Be sure and read Margaret Atwood’s introduction to the new edition of Chocky, “Chocky, the Kindly Body Snatcher.”

JWH

 

 

 

6 thoughts on “Cozy Science Fiction: Chocky by John Wyndham”

  1. Gosh. I think you’ve very nearly defined what kind of science fiction I like, and I also think this is a development that comes with age. As a science fiction fan, it makes me uncomfortable to admit this, but I can barely stand to watch a contemporary science fiction movie nowadays, for the reasons you mention.

    By no coincidence whatsoever, I loved STATION ELEVEN, and the only other recent example of a story I loved specifically because of its cozy quality (that comes to mind) is last year’s “Ten Poems for the Mossums, One for the Man”, by Suzanne Palmer. There is only one character in the story, and the story develops at a leisurely pace from his point of view. There is nothing in it that can credibly be called action.

    Cozy! I think you’ve nailed it, for me, anyway.

  2. Don’t mind fiction (in general). But…so many books and so little Literature (yes, with capital “L”). Accidentally or intentionally, or for some other reasons (and I think there is great depth of meaning) in the window of our bookstore you could see sign: “Fiction and Literature”. Make sense…

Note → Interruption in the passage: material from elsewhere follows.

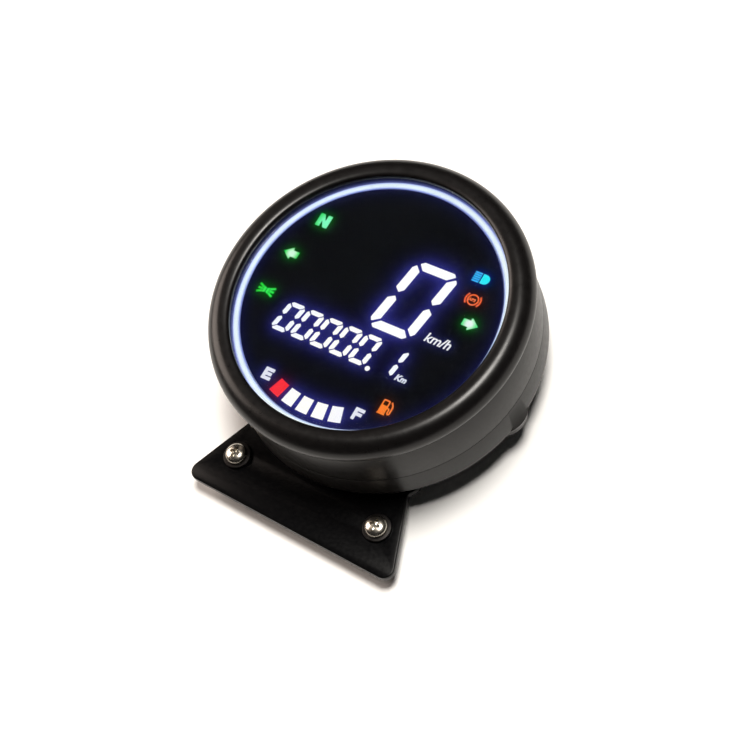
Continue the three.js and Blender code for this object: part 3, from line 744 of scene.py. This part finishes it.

  3. I’m afraid that Chocky is the kind of book I’d go out of my way to avoid, being more or less allergic to all the nonsense that’s been written about aliens, both good and bad. I hope you aren’t equating “quiet” with “cozy” although I’m pretty much with you in preferring “quiet” most of the time. The novel I’m working on right now, in preparation for NaNoWriMo, is mostly very quiet, but it’s as far from cozy as you can get. It takes place in contemporary settings, with a perfectly ordinary high school student at the center. No, he doesn’t have or develop superpowers, just comes awake to the chaos of a world that is slowly collapsing around him — today’s quiet dystopias.

    1. Yeah, I included Way Station in a longer essay I’m writing about cozy science fiction. I realized that space stories don’t lend themselves to the cozy format, and Way Station was the one exception I could think of. Simak generally wrote quiet and kinder science fiction.